The safety posture is intentional. By default, TestMatrix skips commands that look like deploys, publishes, releases, migrations, production work, or network shelling. Skipped commands still appear in the matrix so the omission is visible. That is fail-closed posture: missing a safety gap is worse than being unable to run everything.

The JSON output includes per-command status, exit code, duration, stdout, stderr, and summary counts.

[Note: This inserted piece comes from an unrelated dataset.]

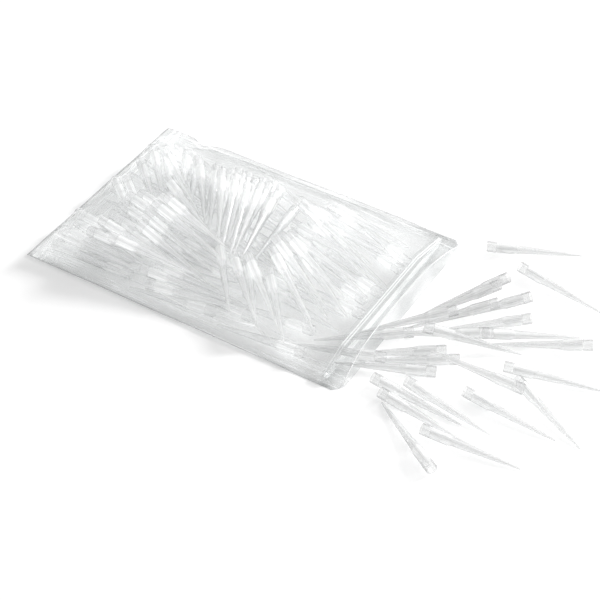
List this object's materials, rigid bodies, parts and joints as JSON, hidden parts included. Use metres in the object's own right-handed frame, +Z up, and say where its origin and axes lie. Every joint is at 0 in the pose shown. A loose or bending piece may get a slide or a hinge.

An agent can attach that to a handoff, and a reviewer can check the matrix instead of trusting the green checkmark.

The pattern across all three

These are small tools — intentionally, deliberately small — and they cover three sides of the same shape:

Tool	What it captures	What it prevents
`failureseed`	The moment of failure	Lost evidence and chaotic reproductions
`testgold`	Expected vs actual output	Golden drift and silent behavior change
`testmatrix`	The full command matrix	False confidence from a single run

The Day 24 argument is simple: agents need more confidence in the failure path than in the success path, and humans should build that confidence into the tools instead of hoping for it at review time.

That feels pessimistic, but it is actually the only posture that lets you move fast. When failure is captured, deterministic, and replayable, success stops being a guess.

Where Day 24 lands

The tools connect backwards through the sprint sequence.

Day 21 was about schemas, logs, and flakes. Day 8 was about verification pressure. Day 23 was about fixtures needing memory.

Day 24 sharpens all of those ideas into one operating rule:

build for the first failure, not the first success.

failureseed captures the failure point so it survives a handoff.

testgold keeps golden comparisons honest so the diff names actual changes.

testmatrix proves the run is not a one-off green checkmark.

None of these tools make the agent smarter. They make the workflow more honest. And that is the distinction that separates demo-ready from production-ready faster than anything else I have hit this sprint.